By the end of the year, it managers will start to see the first wave of hardware devices that can be uniformly managed before the operating system slogs through the boot-up process, thanks to the new Alert Standard Forum specification from the Distributed Management Task Force.
This is good news: Because the ASF specification covers any IP- capable device—not just PCs and servers—while also establishing a uniform standard for alerting, monitoring and controlling remote systems, most sites should be able to whittle down the number of management consoles currently needed to just one or two.
Released last month as a preliminary standard, the ASF specification (details are available at www.eweek.com/links) could become an official DMTF standard as early as this summer. At that time, eWeek Labs believes administrators should place ASF compliance at the top of their list of requirements for any new server, router, appliance or other infrastructure device.
The latest iteration of the standard proposal defines the message formats and transmission protocols for alerting and corrective action for various hardware products, including add-in cards, SMBIOS (SMB Internetwork Operating System, a local interface to reach system management information) sensors, system servers, operating systems and management platforms.
If it becomes widely adopted, ASF should promote the interoperable management of these devices and software products.
ASF uses bit-based transmission protocols, including SNMP and User Datagram Protocol, all tried and true in the management arena. This should make ASF fit comfortably amid the network and system management products that IT managers are already using.
In addition, because ASF was developed by the DMTF, it interoperates with Common Information Model; this means that basic ASF information could also be abstracted to operating-system-present Extensible Markup Language formats, which would allow managers detailed access to remote systems.
And now the bad news: With this power and convenience come new avenues for attacks.

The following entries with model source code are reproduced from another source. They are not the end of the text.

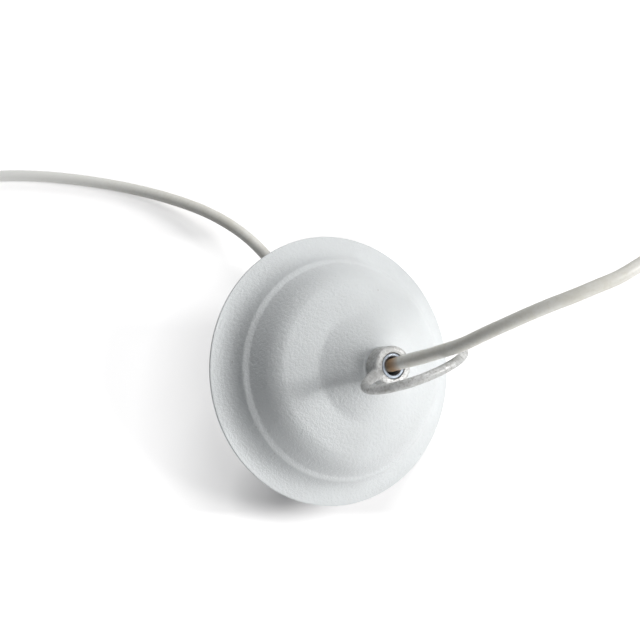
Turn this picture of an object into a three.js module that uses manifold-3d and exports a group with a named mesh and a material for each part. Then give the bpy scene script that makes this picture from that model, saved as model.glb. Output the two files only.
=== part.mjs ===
// A pendant lamp's ceiling canopy with its hanging loop and flex, lying tilted on a table.
// Millimetres, +Z up. The table is z = 0 and the canopy's middle stands over the origin.
import * as THREE from 'three';
import { mergeVertices } from 'three/addons/utils/BufferGeometryUtils.js';
import Module from 'manifold-3d';

const wasm = await Module();
wasm.setup();

// ---- Driving dimensions ----

const gap = 0.3; // left between pieces that touch

// How the canopy lies: it leans on the lowest point of its rim
const lean = THREE.MathUtils.degToRad(29.5);
const turn = THREE.MathUtils.degToRad(-18.5);

// Canopy dish, pressed from sheet. Heights are measured along its axis from the rim.
const sheet = 1;
const rimRadius = 57.5;
const flangeTopRadius = 47.1; // where the hollow flange meets the bead
const flangeTopHeight = 7.9;
const wallFootRadius = 44.45; // where the bead meets the wall
const wallFootHeight = 10.9;
const wallTopRadius = 41.6;
const wallTopHeight = 17;
const crownRadius = 35.2;
const crownHeight = 24;
const shoulderRadius = 23.6;
const shoulderHeight = 28.2;
const neckFootRadius = 21.6;
const neckFootHeight = 29.2;
const neckTopRadius = 12.6;
const neckTopHeight = 35.9;
const seatRadius = 8.8;
const seatHeight = 39.6;

// Threaded tube through the canopy's middle
const tubeRadius = 5;
const tubeBore = 3.75;
const tubeLength = 28;
const threadGap = 0.3; // between the tube and what is screwed or slipped on it

// Hanging loop, one casting: a collar on the tube and an oval ring across it
const collarRadius = 8;
const collarLength = 8;
const tubeRecess = 0.25; // how far the tube's end stays below the collar's face
const ringHalfWidth = 20.65;
const ringHalfHeight = 17.05;
const ringRod = 1.9;
const ringRise = 14; // from the collar's face to the ring's middle
const ringTurn = THREE.MathUtils.degToRad(-135.8);
const ringTip = THREE.MathUtils.degToRad(4.6);
const ringRootDepth = 1.1; // how deep the ring's ends are sunk in the collar's side

// Washers and nuts on the tube
const washerRadius = 7.5;
const washerThickness = 1;
const toothedRadius = 7.8;
const toothedThickness = 0.8;
const nutFlats = 14;
const nutThickness = 3.7;

// Ceiling bracket, a hat-shaped strip that holds the canopy against a ceiling
const stripWidth = 18;
const stripThickness = 1.5;
const topHalfLength = 10.5;
const footStart = 29;
const footEnd = 44;
const slotLength = 11;
const slotWidth = 5;
const bracketTurn = THREE.MathUtils.degToRad(48);

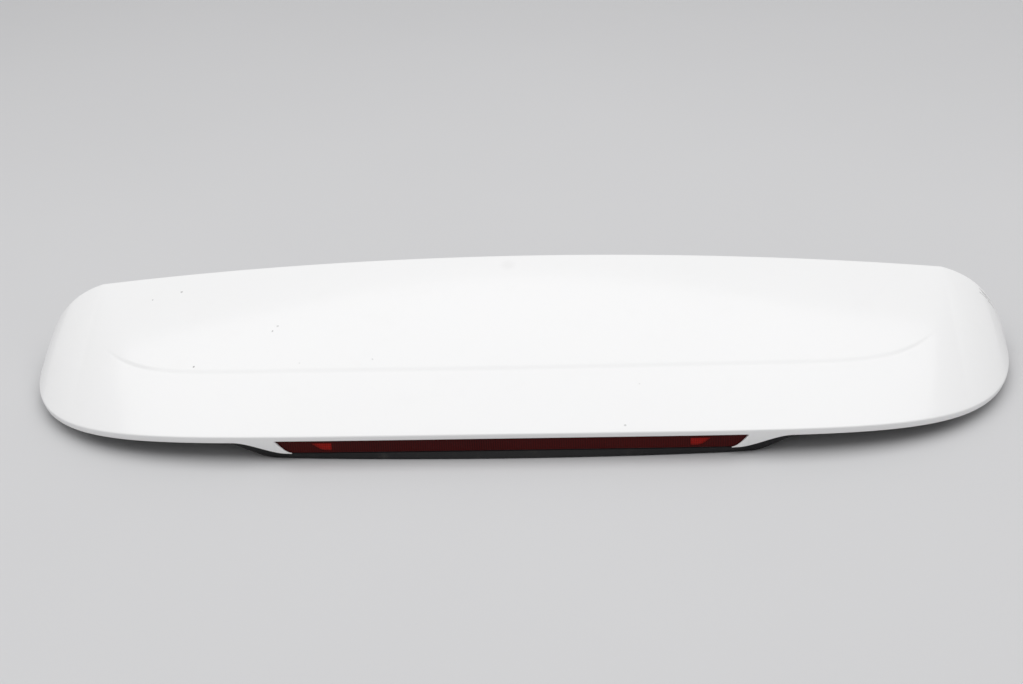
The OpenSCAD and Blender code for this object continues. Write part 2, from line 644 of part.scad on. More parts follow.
module lamp_housing() {
    color([0.12, 0.12, 0.13]) difference() {
        union() {
            lamp_bar(housing_y, housing_y + housing_d, housing_z0, housing_z1, 0.8);
            for (x = screw_xs) translate([x - boss_r - 1, back_y - 1, housing_z0])
                cube([2 * boss_r + 2, tab_reach, tab_t]);
            translate([socket_x - socket_w / 2 - 1.5, back_y - 1, led_z - socket_h / 2 - 1.5])
                cube([socket_w + 3, blade_len + 3, socket_h + 3]);
        }
        lamp_bar(housing_y - 1, housing_y + housing_d - housing_t, inner_z0, inner_z1, 0.8 + housing_t * 1.4);
        for (x = screw_xs) translate([x, screw_y, housing_z0 - 1])
            cylinder(d = screw_d + 0.8, h = tab_t + 2);
        translate([socket_x - socket_w / 2, back_y + 0.8, led_z - socket_h / 2])
            cube([socket_w, blade_len + 3, socket_h]);
        for (x = blade_xs) blade(x, 0.05);
    }
}

// Connector blade from the circuit board through the housing's rear wall
module blade(x, grow) {
    translate([x - blade_w / 2 - grow, board_y + board_t, led_z - blade_t / 2 - grow])
        cube([blade_w + 2 * grow, back_y + 0.8 + blade_len - board_y - board_t, blade_t + 2 * grow]);
}

module lamp_terminals() { color([0.8, 0.66, 0.3]) for (x = blade_xs) blade(x, 0); }

module lamp_reflector() {
    color([0.8, 0.8, 0.82]) difference() {
        translate([-row_half, board_y - cup_d - 0.3, inner_z0 + bond_gap])
            cube([2 * row_half, cup_d, inner_z1 - inner_z0 - 2 * bond_gap]);
        for (x = led_row) translate([x, board_y - 0.3, led_z]) rotate([90, 0, 0])
            translate([0, 0, -0.01]) cylinder(r1 = cup_neck_r, r2 = cup_r, h = cup_d + 0.02);
    }
}

module led_board() {
    color([0.1, 0.32, 0.16]) translate([-row_half, board_y, inner_z0 + bond_gap])
        cube([2 * row_half, board_t, inner_z1 - inner_z0 - 2 * bond_gap]);
}

module leds() {
    color([0.95, 0.92, 0.8]) for (x = led_row)
        translate([x - led_w / 2, board_y - led_t, led_z - led_w / 2]) cube([led_w, led_t, led_w]);
}

module lamp_screws() {
    color([0.7, 0.71, 0.73]) for (x = screw_xs) translate([x, screw_y, 0]) {
        translate([0, 0, housing_z0 + tab_t]) cylinder(d = screw_head_d, h = screw_head_h);
        translate([0, 0, shell_t + screw_play])
            cylinder(d = screw_d, h = housing_z0 + tab_t - shell_t - screw_play);
    }
}

upper_skin();
lower_shell();
leading_seal();
cheek_seal_left();
cheek_seal_right();
lower_seal();
mounting_studs();
stud_foam_rings();
end_clips();
cable_grommet();
lamp_housing();
lamp_lens();
side_window_left();
side_window_right();
lamp_gasket();
lamp_reflector();
led_board();
leds();
lamp_screws();
lamp_terminals();
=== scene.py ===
"""Looks of a tailgate roof spoiler with its brake lamp, seals and fixings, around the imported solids.

X runs across the vehicle, Y from the trailing edge (negative) to the leading edge, Z up.
"""

import json
import math

import bmesh
import bpy
from mathutils import Matrix, Vector


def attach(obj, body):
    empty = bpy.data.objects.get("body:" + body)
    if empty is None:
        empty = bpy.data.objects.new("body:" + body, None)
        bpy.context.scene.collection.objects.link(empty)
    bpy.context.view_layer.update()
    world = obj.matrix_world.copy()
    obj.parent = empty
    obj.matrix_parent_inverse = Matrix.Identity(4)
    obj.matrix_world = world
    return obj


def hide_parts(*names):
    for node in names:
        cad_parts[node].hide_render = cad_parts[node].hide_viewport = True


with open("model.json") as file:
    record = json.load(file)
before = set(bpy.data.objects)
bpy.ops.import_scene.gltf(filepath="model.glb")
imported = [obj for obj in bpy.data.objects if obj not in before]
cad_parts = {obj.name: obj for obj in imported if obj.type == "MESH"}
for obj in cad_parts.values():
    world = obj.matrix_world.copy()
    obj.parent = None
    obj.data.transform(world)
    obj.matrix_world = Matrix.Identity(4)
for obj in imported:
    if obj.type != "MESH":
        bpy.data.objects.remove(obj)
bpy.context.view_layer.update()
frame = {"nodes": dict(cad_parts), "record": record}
MM = 0.001

# Camera, at the photograph's viewing angle. The focal length is in pixels of a frame that is IMAGE_W wide.

FOCAL_PX, IMAGE_W, SENSOR_W = 1529.0, 1023.0, 36.0
CAM_PITCH, CAM_YAW, CAM_ROLL = math.radians(30.0), math.radians(3.85), math.radians(-2.997)
CAM_TARGET, CAM_DIST = Vector((-0.0006, 0.0, 0.0762)), 1.76534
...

Based on our reading of the specification, ASF is built with an overly large reliance on trust that operators and machines are who and what they say they are. This is especially true when it comes to issuing maintenance commands, which can force devices to reboot or shut down altogether. Managers should keep these weaknesses in mind when rolling out systems that contain active ASF elements.
PET Sounds
ASF defines alert messages that are sent from the client system to the management console, remote maintenance requests that are sent to the client, data descriptions of client-specific capabilities, and an interface to software that is used to configure or control the client when the operating system is present.
When an ASF-capable device, such as an Ethernet card or sensor, is added to a system, the specification currently requires that the system perform at least one normal boot. This reboot allows the device configuration software to run and store system information in nonvolatile memory. Future versions will likely overcome this limitation by permitting configuration data to be stored without cycling the system.
ASF alerts are sent as a PET (Platform Event Trap) that is presumed to be sent on an IP network. IPX is supported as an option, as are other network transport protocols. However, ASF is also IP-centric and requires that the device sending the alert always support the IP address scheme.
The DMTF appears to have worked out a way for ASF to provide enough specific management information without falling into the trap of being a Trojan horse for one or another vendor. A healthy cross-section of interested parties—including 3Com Corp., Cisco Systems Inc. and Tivoli Systems Inc.—seems to be playing nicely together to ensure that the specification will be widely used.